To reinforce this practice, don't eat while walking around or working. Have your meals while sitting at a table and eat slowly with a fork and knife. After each bite of food, put your fork and knife on the plate and don't pick them up again until you've finished chewing and swallowing. While it sounds formidable, aim for about 40 chews per bite of food.
Nobody likes stomach acid because people think it causes heartburn and GERD. I mean if they say it on TV commercials, it's got to be true, right?
Nope. Most people who suffer from heartburn actually aren't producing enough stomach acid at baseline levels. This forces the body to produce excess amounts when food enters the stomach.
You also don't want to be doing anything to inhibit stomach acid production. In fact, hydrochloric acid (HCL) plays a vital role in preparing the protein you eat while it sits in your stomach waiting to move into your duodenum and into your small intestine.
This is crucial because the small intestine is where around 90% of all nutrient absorption occurs, but it isn't able to do its job efficiently unless HCL has sufficiently begun the process of breaking that food down. Without enough HCL, you'll be literally flushing a lot of the protein you eat down the toilet while potentially damaging your intestinal walls.

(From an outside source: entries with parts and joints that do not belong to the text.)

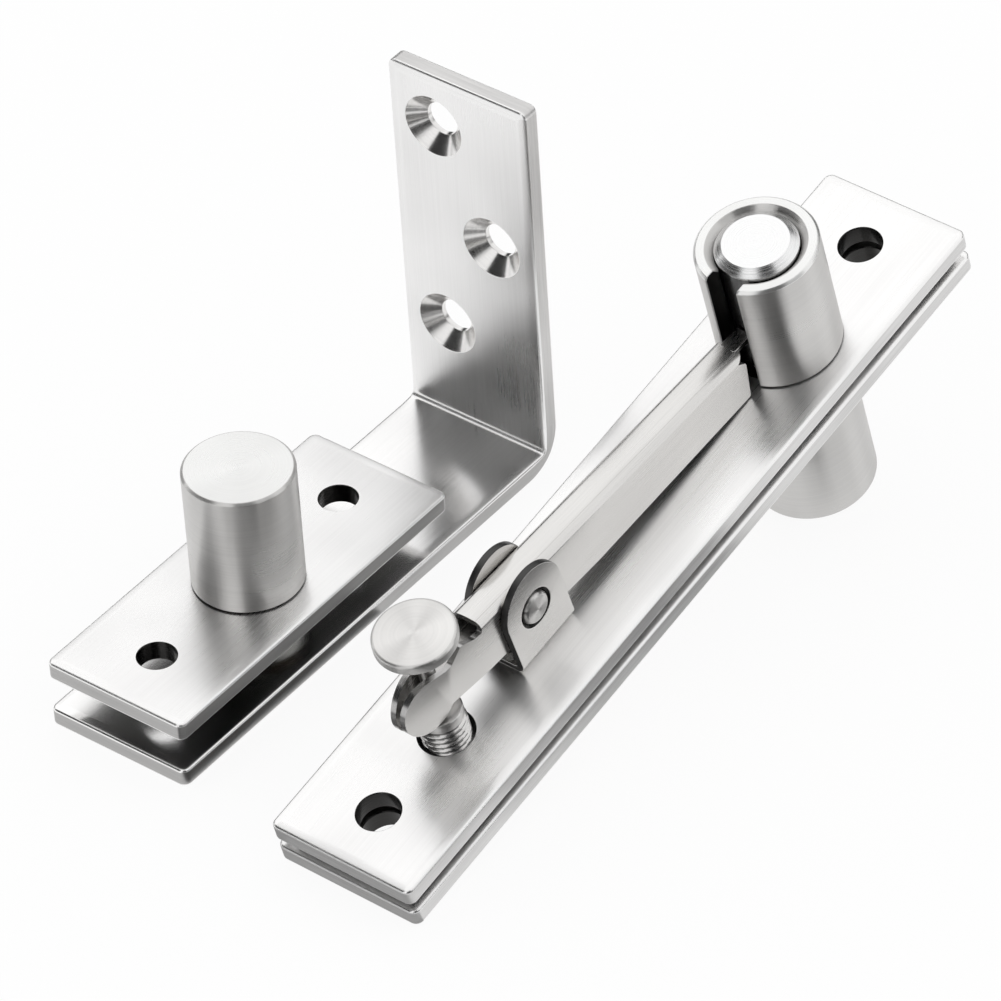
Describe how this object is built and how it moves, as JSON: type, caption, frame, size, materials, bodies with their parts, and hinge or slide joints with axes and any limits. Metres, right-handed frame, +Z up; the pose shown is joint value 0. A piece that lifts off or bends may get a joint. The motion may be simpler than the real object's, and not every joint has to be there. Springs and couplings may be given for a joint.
{
  "type": "pivot hinge",
  "caption": "Concealed door pivot: an angle bracket with a swivelling plate and barrel, and a paired top plate whose pin a screw and a lever draw out of its socket.",
  "frame": {"origin": "on the lower pivot's axis, at the underside of the bracket's arm", "axes": "+Z up along the lower pivot's axis, +X along the strips towards the bracket's leg, +Y from the upper pivot towards the lower one"},
  "size_m": [0.1287, 0.0693, 0.0633],
  "materials": {
    "strip_steel": "satin, brushed lengthwise",
    "turned_steel": "turned, fine rings",
    "pressed_steel": "smooth satin sheet",
    "bearing_steel": "ground and polished",
    "bronze": "plain bearing bronze"
  },
  "bodies": {
    "frame_side": {"floor_bracket": "strip_steel", "pivot_stud": "turned_steel", "thrust_race_lower": "bearing_steel", "frame_plate": "strip_steel", "slotted_barrel": "turned_steel", "clevis": "pressed_steel", "clevis_rivets": "turned_steel", "lever_rivet": "turned_steel"},
    "ball_set": {"thrust_cage": "bronze", "thrust_balls": "bearing_steel"},
    "lower_leaf": {"lower_door_plate": "strip_steel", "lower_barrel": "turned_steel", "lower_bush": "bronze", "thrust_race_upper": "bearing_steel"},
    "upper_leaf": {"upper_door_plate": "strip_steel", "socket_barrel": "turned_steel", "socket_bush": "bronze", "spacer_washer": "bronze"},
    "pin": {"sliding_pin": "turned_steel"},
    "lever": {"lever": "pressed_steel"},
    "screw_carrier": {"thrust_collar": "turned_steel"},
    "screw": {"adjusting_screw": "turned_steel"}
  },
  "joints": [
    {"name": "lower_pivot_turn", "type": "hinge", "parent": "frame_side", "child": "lower_leaf", "pos_m": [0, 0, 0.0112], "axis": [0, 0, 1], "continuous": true},
    {"name": "ball_set_turn", "type": "hinge", "parent": "frame_side", "child": "ball_set", "pos_m": [0, 0, 0.0056], "axis": [0, 0, 1], "continuous": true},
    {"name": "upper_pivot_turn", "type": "hinge", "parent": "frame_side", "child": "upper_leaf", "pos_m": [0.06528, -0.04484, 0.02589], "axis": [-0.2256, 0.0039, 0.9742], "range_deg": [0, 180]},
    {"name": "screw_lift", "type": "slide", "parent": "frame_side", "child": "screw_carrier", "axis": [0.2256, -0.0039, -0.9742], "range_m": [0, 0.0044]},
    {"name": "screw_turn", "type": "hinge", "parent": "screw_carrier", "child": "screw", "pos_m": [-0.01133, -0.0435, 0.01277], "axis": [0.2256, -0.0039, -0.9742], "range_deg": [0, 1584]},
    {"name": "lever_tilt", "type": "hinge", "parent": "frame_side", "child": "lever", "pos_m": [0.00451, -0.04378, 0.02547], "axis": [-0.0175, -0.9998, 0], "range_deg": [0, 11.53]},
    {"name": "pin_slide", "type": "slide", "parent": "frame_side", "child": "pin", "axis": [-0.2256, 0.0039, 0.9742], "range_m": [0, 0.01143]}
  ],
  "couplings": [
    {"joint": "ball_set_turn", "follows": "lower_pivot_turn", "ratio": 0.5},
    {"joint": "lever_tilt", "follows": "pin_slide", "rad_per_m": 17.604},
    {"joint": "screw_lift", "follows": "pin_slide", "ratio": 0.38495},
    {"joint": "screw_turn", "follows": "pin_slide", "rad_per_m": 2418.7}
  ]
}
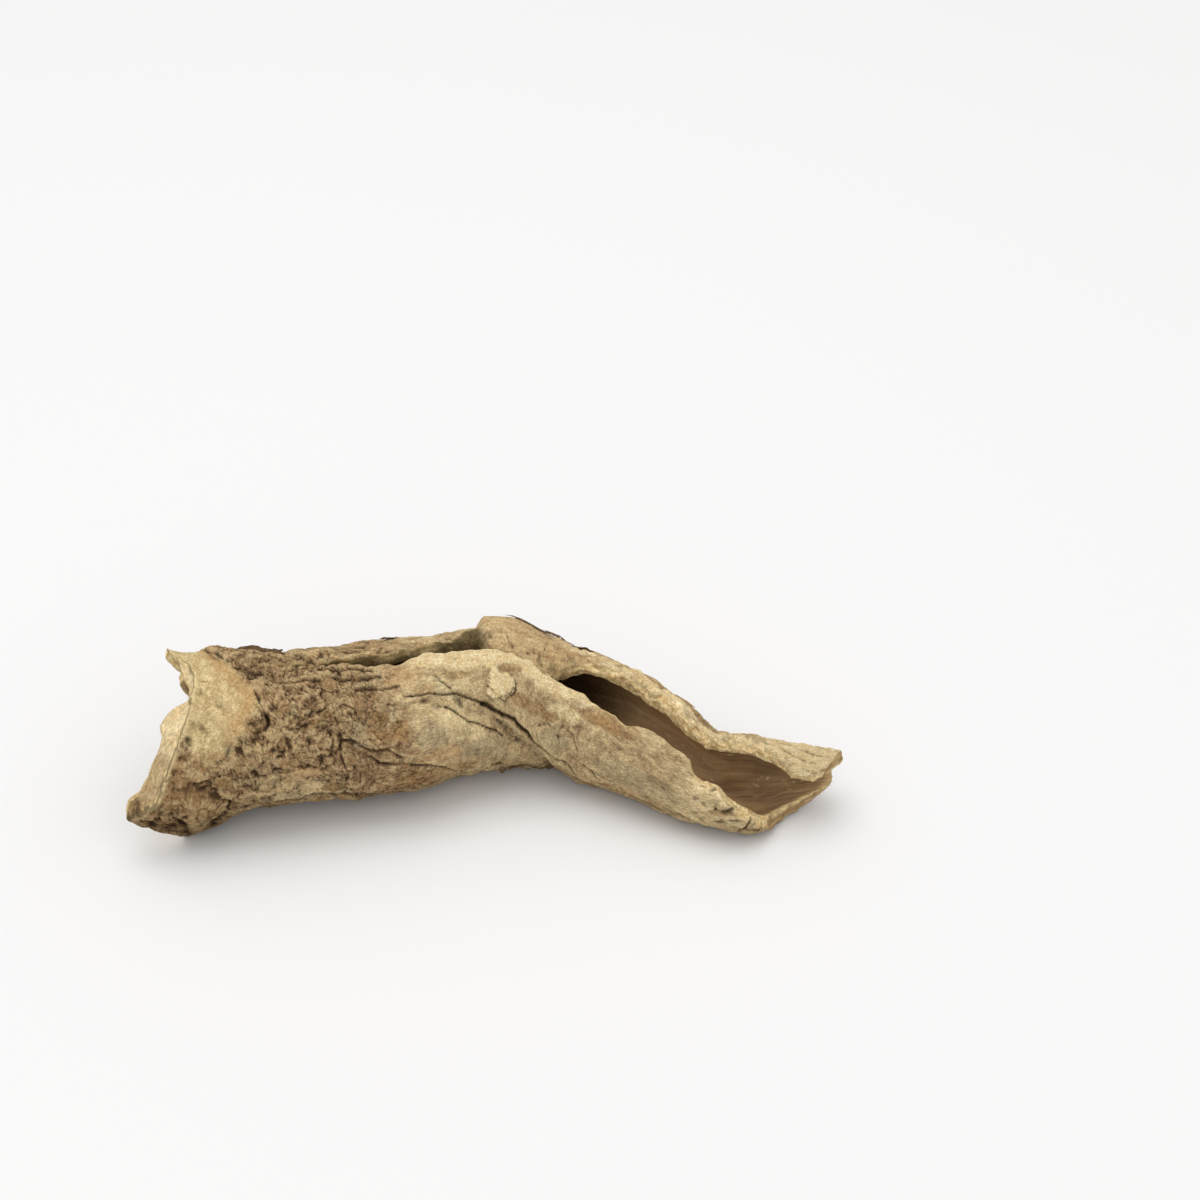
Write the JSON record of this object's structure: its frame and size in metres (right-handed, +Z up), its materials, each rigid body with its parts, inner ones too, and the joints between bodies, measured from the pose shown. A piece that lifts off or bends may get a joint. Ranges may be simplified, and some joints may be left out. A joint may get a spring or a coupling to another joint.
{
  "type": "ashwagandha root",
  "caption": "Dried piece of root bark rolled into a hollow quill, bent in the middle, split along its top, torn open at both ends, with a flared foot at one end.",
  "frame": {"origin": "bottom centre of the bounding box, on the surface that the quill lies on", "axes": "+X along the quill from its flared end to its open trough end, +Y away from the side that the split's lower edge is on, +Z up from the surface"},
  "size_m": [0.0878, 0.0286, 0.0209],
  "materials": {
    "bark": "dry, matt, corky and fibrous"
  },
  "bodies": {
    "root": {"root_bark": "bark"}
  },
  "joints": []
}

As such, avoid antacids! As I wrote in Do NOT Use This, antacids can interfere with protein absorption and in the long run make indigestion even worse.
Also, if it's not too much of a pain, wait 15 minutes after a meal and then go for a 20-minute walk. Studies demonstrate that this can increase the rate of gastric emptying, which will help you to avoid any heartburn or GERD (6).
Probiotics are the friendly bacteria that live in your digestive tract. They're known to aid with digestion and help you maintain a healthy digestive system, but they can also help you get more out of your protein. In fact, consuming 100 billion CFUs (colony forming units) with protein has been shown to increase leucine absorption by as much as 20% (7).
Studies have also demonstrated that combining probiotic supplementation with protein intake reduces muscle damage, improves recovery, and increases physical performance (8).
To reap their benefits, try supplementing with at least 100 billion CFUs twice a day. When choosing brands, make sure they're refrigerated or packed with ice when they're shipped. Consuming capsules full of dead bacteria won't help you.
In addition, add a serving of fermented foods to each meal you eat. This will aid in keeping a permanent population of friendly bacteria in your gut. Foods like raw sauerkraut, kimchi, and drinks like kefir and kombucha are loaded with live probiotics that can be your allies in the quest for muscle and strength.
- Schoenfeld BJ et al. How much protein can the body use in a single meal for muscle-building? Implications for daily protein distribution. J Int Soc Sports Nutr. 2018;15(10).
- Deutz NEP et al. Is there a maximal anabolic response to protein intake with a meal? Clin Nutr. 2013 Apr;32(2):309–313. PMC.
- Kim IY et al. Update on maximal anabolic response to dietary protein. Clin Nutr. 2018 Apr;37(2):411-418. PubMed.
- Wang T. Minor Constituents and Phytochemicals of Soybeans. Soybeans. AOCS Press. 2008:297-329.
- Hallberg L et al. The Role of Vitamin C in Iron Absorption. Int J Vitam Nutr Res Suppl. 1989;30:103-8. PubMed.
- Franke A et al. Postprandial walking but not consumption of alcoholic digestifs or espresso accelerates gastric emptying in healthy volunteers. J Gastrointestin Liver Dis. 2008 Mar;17(1):27-31. PubMed.
- Jäger R et al. Probiotic Bacillus coagulans GBI-30, 6086 Improves Protein Absorption and Utilization. Probiotics Antimicrob Proteins. 2018 Dec;10(4):611-615. PubMed.
- Jäger R et al. Probiotic Bacillus coagulans GBI-30, 6086 reduces exercise-induced muscle damage and increases recovery. PeerJ. 2016 Jul 21;4:e2276. PubMed.